# Work to be completed
All of the data below should be written out exactly.

# Supplied data
------------------------------------------------------------------------
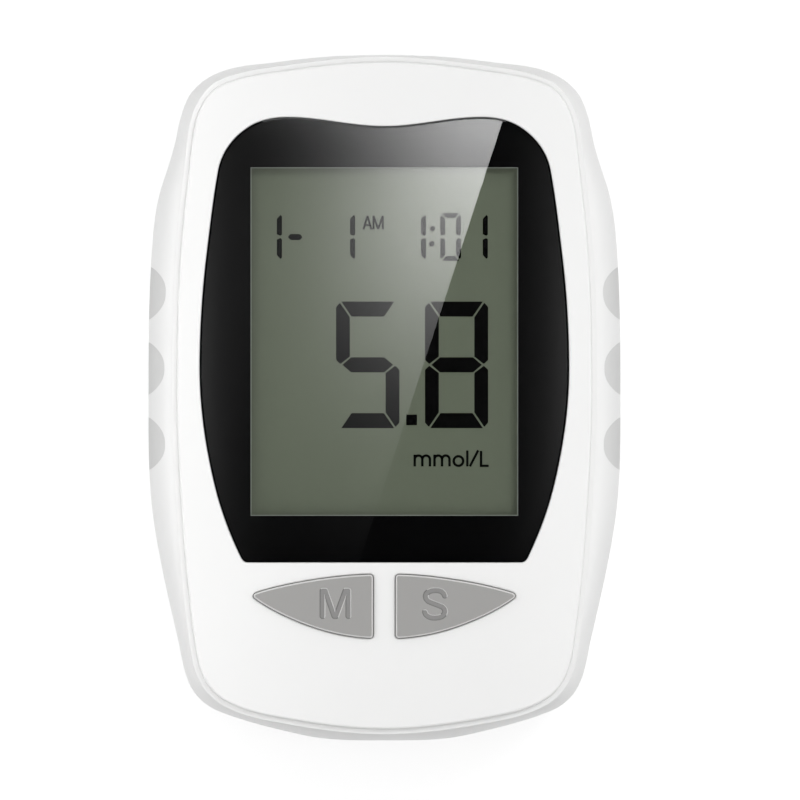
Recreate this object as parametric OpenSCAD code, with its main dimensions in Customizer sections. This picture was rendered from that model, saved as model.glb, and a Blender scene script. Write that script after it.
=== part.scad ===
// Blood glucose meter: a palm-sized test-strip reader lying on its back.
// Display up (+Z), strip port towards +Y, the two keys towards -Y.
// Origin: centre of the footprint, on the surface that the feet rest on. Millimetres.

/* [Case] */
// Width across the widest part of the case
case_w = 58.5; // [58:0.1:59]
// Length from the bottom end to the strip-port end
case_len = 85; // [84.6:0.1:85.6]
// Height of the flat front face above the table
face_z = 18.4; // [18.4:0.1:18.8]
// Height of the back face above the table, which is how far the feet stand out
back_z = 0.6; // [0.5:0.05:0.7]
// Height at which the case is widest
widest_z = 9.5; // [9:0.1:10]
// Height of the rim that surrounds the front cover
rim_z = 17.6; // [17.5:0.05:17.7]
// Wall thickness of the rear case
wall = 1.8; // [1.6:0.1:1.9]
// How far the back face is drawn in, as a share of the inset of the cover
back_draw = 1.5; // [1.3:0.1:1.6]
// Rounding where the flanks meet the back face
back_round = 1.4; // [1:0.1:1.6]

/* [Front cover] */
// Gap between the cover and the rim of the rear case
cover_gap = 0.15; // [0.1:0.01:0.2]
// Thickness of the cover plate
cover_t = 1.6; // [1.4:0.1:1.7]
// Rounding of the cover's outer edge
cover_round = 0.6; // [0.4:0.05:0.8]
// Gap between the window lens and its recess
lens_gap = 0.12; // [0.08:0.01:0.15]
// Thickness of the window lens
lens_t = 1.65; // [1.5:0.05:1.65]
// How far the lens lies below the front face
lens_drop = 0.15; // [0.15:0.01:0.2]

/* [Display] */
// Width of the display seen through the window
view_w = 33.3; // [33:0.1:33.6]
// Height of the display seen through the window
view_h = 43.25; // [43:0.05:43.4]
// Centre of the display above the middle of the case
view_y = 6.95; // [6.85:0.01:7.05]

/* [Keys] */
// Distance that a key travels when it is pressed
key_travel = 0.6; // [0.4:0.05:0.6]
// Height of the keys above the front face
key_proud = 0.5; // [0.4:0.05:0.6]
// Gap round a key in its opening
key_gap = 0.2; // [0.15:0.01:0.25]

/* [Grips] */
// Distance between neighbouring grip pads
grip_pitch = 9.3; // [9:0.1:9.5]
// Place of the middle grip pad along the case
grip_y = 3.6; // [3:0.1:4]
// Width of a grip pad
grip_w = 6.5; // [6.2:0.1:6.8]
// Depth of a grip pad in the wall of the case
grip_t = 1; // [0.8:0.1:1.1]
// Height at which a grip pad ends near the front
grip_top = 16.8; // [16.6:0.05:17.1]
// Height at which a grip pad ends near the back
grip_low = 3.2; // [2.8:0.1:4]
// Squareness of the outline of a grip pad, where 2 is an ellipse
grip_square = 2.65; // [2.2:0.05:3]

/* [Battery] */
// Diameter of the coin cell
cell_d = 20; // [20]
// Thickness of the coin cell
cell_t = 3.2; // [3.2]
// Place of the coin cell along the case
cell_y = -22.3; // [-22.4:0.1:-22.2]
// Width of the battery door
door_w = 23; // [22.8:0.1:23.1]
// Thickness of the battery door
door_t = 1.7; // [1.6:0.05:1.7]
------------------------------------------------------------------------
# Written answer
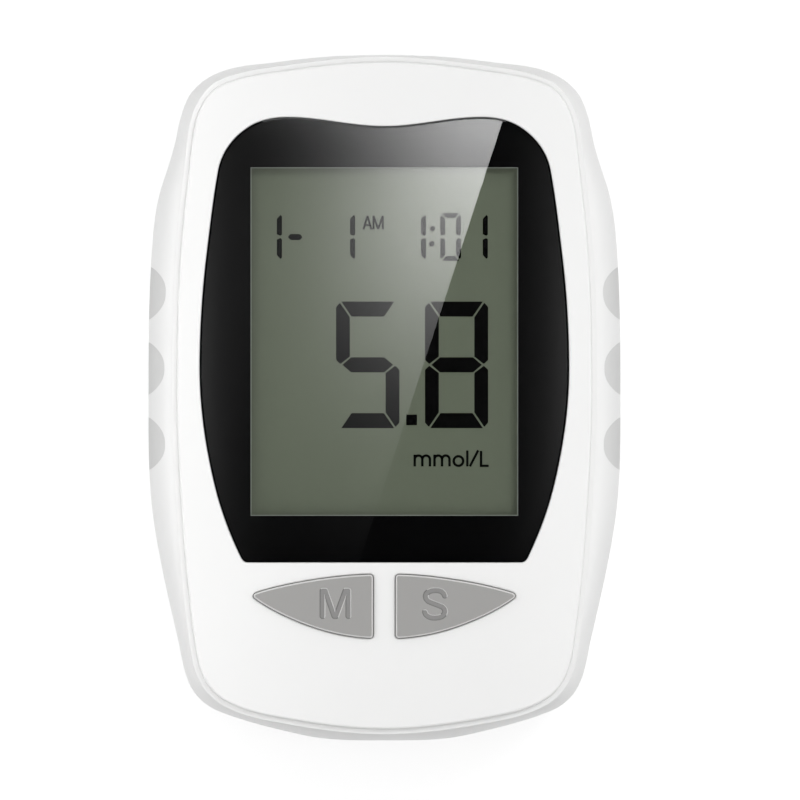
Recreate this object as parametric OpenSCAD code, with its main dimensions in Customizer sections. This picture was rendered from that model, saved as model.glb, and a Blender scene script. Write that script after it.
=== part.scad ===
// Blood glucose meter: a palm-sized test-strip reader lying on its back.
// Display up (+Z), strip port towards +Y, the two keys towards -Y.
// Origin: centre of the footprint, on the surface that the feet rest on. Millimetres.

/* [Case] */
// Width across the widest part of the case
case_w = 58.5; // [58:0.1:59]
// Length from the bottom end to the strip-port end
case_len = 85; // [84.6:0.1:85.6]
// Height of the flat front face above the table
face_z = 18.4; // [18.4:0.1:18.8]
// Height of the back face above the table, which is how far the feet stand out
back_z = 0.6; // [0.5:0.05:0.7]
// Height at which the case is widest
widest_z = 9.5; // [9:0.1:10]
// Height of the rim that surrounds the front cover
rim_z = 17.6; // [17.5:0.05:17.7]
// Wall thickness of the rear case
wall = 1.8; // [1.6:0.1:1.9]
// How far the back face is drawn in, as a share of the inset of the cover
back_draw = 1.5; // [1.3:0.1:1.6]
// Rounding where the flanks meet the back face
back_round = 1.4; // [1:0.1:1.6]

/* [Front cover] */
// Gap between the cover and the rim of the rear case
cover_gap = 0.15; // [0.1:0.01:0.2]
// Thickness of the cover plate
cover_t = 1.6; // [1.4:0.1:1.7]
// Rounding of the cover's outer edge
cover_round = 0.6; // [0.4:0.05:0.8]
// Gap between the window lens and its recess
lens_gap = 0.12; // [0.08:0.01:0.15]
// Thickness of the window lens
lens_t = 1.65; // [1.5:0.05:1.65]
// How far the lens lies below the front face
lens_drop = 0.15; // [0.15:0.01:0.2]

/* [Display] */
// Width of the display seen through the window
view_w = 33.3; // [33:0.1:33.6]
// Height of the display seen through the window
view_h = 43.25; // [43:0.05:43.4]
// Centre of the display above the middle of the case
view_y = 6.95; // [6.85:0.01:7.05]

/* [Keys] */
// Distance that a key travels when it is pressed
key_travel = 0.6; // [0.4:0.05:0.6]
// Height of the keys above the front face
key_proud = 0.5; // [0.4:0.05:0.6]
// Gap round a key in its opening
key_gap = 0.2; // [0.15:0.01:0.25]

/* [Grips] */
// Distance between neighbouring grip pads
grip_pitch = 9.3; // [9:0.1:9.5]
// Place of the middle grip pad along the case
grip_y = 3.6; // [3:0.1:4]
// Width of a grip pad
grip_w = 6.5; // [6.2:0.1:6.8]
// Depth of a grip pad in the wall of the case
grip_t = 1; // [0.8:0.1:1.1]
// Height at which a grip pad ends near the front
grip_top = 16.8; // [16.6:0.05:17.1]
// Height at which a grip pad ends near the back
grip_low = 3.2; // [2.8:0.1:4]
// Squareness of the outline of a grip pad, where 2 is an ellipse
grip_square = 2.65; // [2.2:0.05:3]

/* [Battery] */
// Diameter of the coin cell
cell_d = 20; // [20]
// Thickness of the coin cell
cell_t = 3.2; // [3.2]
// Place of the coin cell along the case
cell_y = -22.3; // [-22.4:0.1:-22.2]
// Width of the battery door
door_w = 23; // [22.8:0.1:23.1]
// Thickness of the battery door
door_t = 1.7; // [1.6:0.05:1.7]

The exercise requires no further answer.